A serious crime like murder deserves a serious punishment. That is why God set up capital punishment. God instituted it first to Noah and his sons, establishing a principle for all mankind to follow, and, years later, to the Israelites as part of the Mosaic Law. In Numbers 35, God said, "These things shall be for a statutory ordinance to you throughout your generations in all your dwellings. If anyone kills a person, the murderer shall be put to death at the evidence of witnesses, but no person shall be put to death on the testimony of one witness. Moreover, you shall not take ransom for the life of a murderer who is guilty of death, but he shall surely be put to death. (vs. 29-31). God further specified that a person is not a murderer unless he kills intentionally, thereby limiting capital punishment to true murderers. When God told the Israelites to put to death murderers, he gave them a reason: "So you shall not pollute the land in which you are; for blood pollutes the land and no expiation can be made for the land for the blood that is shed on it, except by the blood of him who shed it" (Numbers 35:33). Therefore, God said that the execution of a murderer is the morally right and just thing to do.
Critics may argue that using the Old Testament to prove that God upholds capital punishment is not a good argument for two reasons: First, we are no longer under the Mosaic Law, and God's command to institute capital punishment is not a command for us. Secondly, when Jesus came, He promoted mercy and love, saying to "love your enemies and pray for those who persecute you". These arguments bring us to our third point: capital punishment is a legitimate form of punishment because it is not limited to the Old Testament.
Both of the above statements made by critics are true, but they do not denounce God's support of capital punishment. Although we are no longer under the Mosaic Law, the principle of capital punishment still applies. Jesus said, "Do not think that I came to abolish the Law or the Prophets; I did not come to abolish but to fulfill" (Matthew 5:17). The God of the Old Testament is the God of the New Testament, and He has not changed His mind as to whether or not capital punishment is right. God has indirectly upheld capital punishment through the human authors of the New Testament because "all scripture is inspired by God." For example, the Apostle Paul, author of several New Testament books, upheld capital punishment. When speaking of a Christian's response to governmental authority, he said: "Therefore whoever resists authority has opposed the ordinance of God...for rulers are not a cause of fear for good behavior...for it is a minister of God to you for good. But if you do what is evil, be afraid; for it does not bear the sword for nothing; for it is a minister of God, an avenger who brings wrath on the one who practices evil." Also, when false charges were brought against him, he said: "If then, I am a wrongdoer and have committed anything worthy of death, I do not refuse to die." In this statement, he supported the fact that some crimes are worthy of death.
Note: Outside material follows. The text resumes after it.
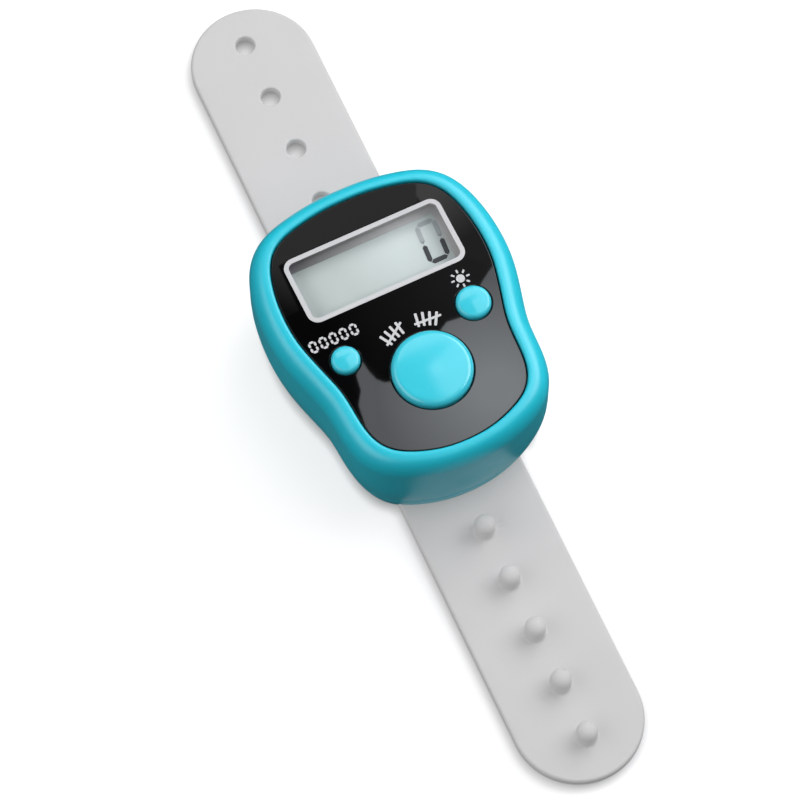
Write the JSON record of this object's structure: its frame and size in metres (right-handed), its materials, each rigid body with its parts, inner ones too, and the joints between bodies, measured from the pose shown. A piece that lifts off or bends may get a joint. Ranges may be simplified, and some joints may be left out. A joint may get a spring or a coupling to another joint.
{
  "type": "finger tally counter",
  "caption": "Finger tally counter: waisted oval case with a glossy face, display window and push buttons, on a flat strap with holes and studs.",
  "frame": {"origin": "under the middle of the laid-out strap, on the surface that the counter lies on", "axes": "+X to the right of the display, +Y along the strap towards the display's top edge, +Z out of the face"},
  "size_m": [0.0294, 0.1038, 0.0164],
  "materials": {
    "teal_plastic": "smooth moulded, satin gloss",
    "teal_button": "smooth moulded, satin gloss",
    "black_panel": "high gloss",
    "clear_window": "clear",
    "lcd_glass": "display glass with a matt polariser",
    "grey_silicone": "soft translucent silicone, satin",
    "screw_steel": "plated",
    "cell_steel": "smooth",
    "contact_nickel": "nickel plated",
    "board_laminate": "solder mask, satin",
    "black_resin": "matt moulded",
    "capacitor_ceramic": "matt ceramic",
    "plunger_nylon": "satin",
    "white_diffuser": "milky, satin",
    "led_resin": "cast resin",
    "zebra_rubber": "matt"
  },
  "bodies": {
    "case": {"front_shell": "teal_plastic", "back_cover": "teal_plastic", "battery_cover": "teal_plastic", "battery_cover_screw": "screw_steel", "case_screw_1": "screw_steel", "case_screw_2": "screw_steel", "case_screw_3": "screw_steel", "case_screw_4": "screw_steel", "face_panel": "black_panel", "display_window": "clear_window", "lcd_front_glass": "lcd_glass", "lcd_back_glass": "lcd_glass", "light_guide": "white_diffuser", "backlight_led": "led_resin", "zebra_strip": "zebra_rubber", "circuit_board": "board_laminate", "chip_blob": "black_resin", "resistor": "black_resin", "capacitor": "capacitor_ceramic", "count_switch": "black_resin", "reset_switch": "black_resin", "light_switch": "black_resin", "button_cell_lower": "cell_steel", "button_cell_upper": "cell_steel", "battery_contact_positive": "contact_nickel", "battery_contact_negative": "contact_nickel", "strap_middle": "grey_silicone"},
    "count_button": {"count_button": "teal_button", "count_switch_plunger": "plunger_nylon"},
    "reset_button": {"reset_button": "teal_button", "reset_switch_plunger": "plunger_nylon"},
    "light_button": {"light_button": "teal_button", "light_switch_plunger": "plunger_nylon"},
    "strap_upper_1": {"strap_upper_1": "grey_silicone"},
    "strap_upper_2": {"strap_upper_2": "grey_silicone"},
    "strap_upper_3": {"strap_upper_3": "grey_silicone"},
    "strap_upper_4": {"strap_upper_4": "grey_silicone"},
    "strap_lower_1": {"strap_lower_1": "grey_silicone"},
    "strap_lower_2": {"strap_lower_2": "grey_silicone"},
    "strap_lower_3": {"strap_lower_3": "grey_silicone"},
    "strap_lower_4": {"strap_lower_4": "grey_silicone"},
    "strap_lower_5": {"strap_lower_5": "grey_silicone"}
  },
  "joints": [
    {"name": "count_press", "type": "slide", "parent": "case", "child": "count_button", "axis": [0, 0, -1], "range_m": [0, 0.0004], "stiffness_N_per_m": 400, "springref_m": -0.002},
    {"name": "reset_press", "type": "slide", "parent": "case", "child": "reset_button", "axis": [0, 0, -1], "range_m": [0, 0.0004], "stiffness_N_per_m": 400, "springref_m": -0.002},
    {"name": "light_press", "type": "slide", "parent": "case", "child": "light_button", "axis": [0, 0, -1], "range_m": [0, 0.0004], "stiffness_N_per_m": 400, "springref_m": -0.002},
    {"name": "upper_bend_1", "type": "hinge", "parent": "case", "child": "strap_upper_1", "pos_m": [0.00022, 0.02139, 0.0008], "axis": [-0.9997, 0.0236, 0], "range_deg": [0, 32], "stiffness_Nm_per_rad": 0.003, "springref_deg": -8.59},
    {"name": "upper_bend_2", "type": "hinge", "parent": "strap_upper_1", "child": "strap_upper_2", "pos_m": [0.00039, 0.0286, 0.0008], "axis": [-0.9997, 0.0236, 0], "range_deg": [0, 32]},
    {"name": "upper_bend_3", "type": "hinge", "parent": "strap_upper_2", "child": "strap_upper_3", "pos_m": [0.00057, 0.03602, 0.0008], "axis": [-0.9997, 0.0236, 0], "range_deg": [0, 32]},
    {"name": "upper_bend_4", "type": "hinge", "parent": "strap_upper_3", "child": "strap_upper_4", "pos_m": [0.00074, 0.04344, 0.0008], "axis": [-0.9997, 0.0236, 0], "range_deg": [0, 32]},
    {"name": "lower_bend_1", "type": "hinge", "parent": "case", "child": "strap_lower_1", "pos_m": [-0.00069, -0.0172, 0.0008], "axis": [0.9997, -0.0236, 0], "range_deg": [0, 32], "stiffness_Nm_per_rad": 0.003, "springref_deg": -8.59},
    {"name": "lower_bend_2", "type": "hinge", "parent": "strap_lower_1", "child": "strap_lower_2", "pos_m": [-0.00083, -0.02343, 0.0008], "axis": [0.9997, -0.0236, 0], "range_deg": [0, 32]},
    {"name": "lower_bend_3", "type": "hinge", "parent": "strap_lower_2", "child": "strap_lower_3", "pos_m": [-0.00099, -0.03011, 0.0008], "axis": [0.9997, -0.0236, 0], "range_deg": [0, 32]},
    {"name": "lower_bend_4", "type": "hinge", "parent": "strap_lower_3", "child": "strap_lower_4", "pos_m": [-0.00115, -0.03679, 0.0008], "axis": [0.9997, -0.0236, 0], "range_deg": [0, 32]},
    {"name": "lower_bend_5", "type": "hinge", "parent": "strap_lower_4", "child": "strap_lower_5", "pos_m": [-0.0013, -0.04347, 0.0008], "axis": [0.9997, -0.0236, 0], "range_deg": [0, 32]}
  ],
  "couplings": [
    {"joint": "upper_bend_2", "follows": "upper_bend_1", "ratio": 1},
    {"joint": "upper_bend_3", "follows": "upper_bend_1", "ratio": 1},
    {"joint": "upper_bend_4", "follows": "upper_bend_1", "ratio": 1},
    {"joint": "lower_bend_2", "follows": "lower_bend_1", "ratio": 1},
    {"joint": "lower_bend_3", "follows": "lower_bend_1", "ratio": 1},
    {"joint": "lower_bend_4", "follows": "lower_bend_1", "ratio": 1},
    {"joint": "lower_bend_5", "follows": "lower_bend_1", "ratio": 1}
  ]
}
Capital punishment, then, is not limited to the Mosaic Law or the Old Testament.
Also, Jesus' command to " love your enemies and pray for those who persecute you" does not oppose capital punishment because it is not a new command. It is important to understand that God is unchanging; He is the same in the Old Testament as He is in the New Testament. In the Old Testament, He said, "You shall not take vengeance, nor bear any grudge against the sons of your people, but you shall love your neighbor as yourself; I am the Lord" and "If your enemy is hungry, give him food to eat; and if he is thirsty, give him water to drink." These commands were made while the Israelites were still under the Mosaic Law, which commanded them to uphold capital punishment. The reason these commands don't contradict the command to uphold capital punishment is because when God said to love your enemies, he was talking to individuals, and when he commanded capital punishment, he meant it to be enforced by the government. Individuals are not to take the law into their own hands and kill a murderer out of revenge, because that is the responsibility of the government. Individuals are to love their enemies and leave capital punishment to the governing authorities.
However, it is true that God is merciful, and He has not always used capital punishment on people who deserved it. For example, God did not kill King David after he murdered Uriah. This fact does not undermine the fact that capital punishment is a legitimate form of punishment, but it does create another question. We know that capital punishment is legitimate, but is it required? Since, being no longer under the Mosaic Law, we are not explicitly commanded to uphold capital punishment, should we uphold it?
We know that God supports capital punishment, and the principle he instituted is a right, just, and good. Perhaps he showed mercy to King David because David saw his sin and was repentant, but perhaps not. We cannot know exactly why God chose to show mercy to King David, but we can know that God's decision was one that only He could make. It is up to God to show mercy to whom He will have mercy, and it is up to us to uphold the principle of capital punishment that He set up. It would be too difficult for humans to decide which murderers are worthy of capital punishment and which ones are not. Because we know that God said that murderers are worthy of capital punishment, we should uphold that standard, following the guidelines that He set up. "So you shall not pollute the land in which you are; for blood pollutes the land and no expiation can be made for the land for the blood that is shed on it, except by the blood of him who shed it" (Numbers 35:33).
By studying the Bible, we can see that God is not against capital punishment. Capital punishment is a legitimate form of punishment because it was instituted by God, it is morally right and just, and it is not limited to the Old Testament. To follow the principle set up by God in upholding capital punishment is the right and just thing to do, and it will bring good results if done according to the example God set up.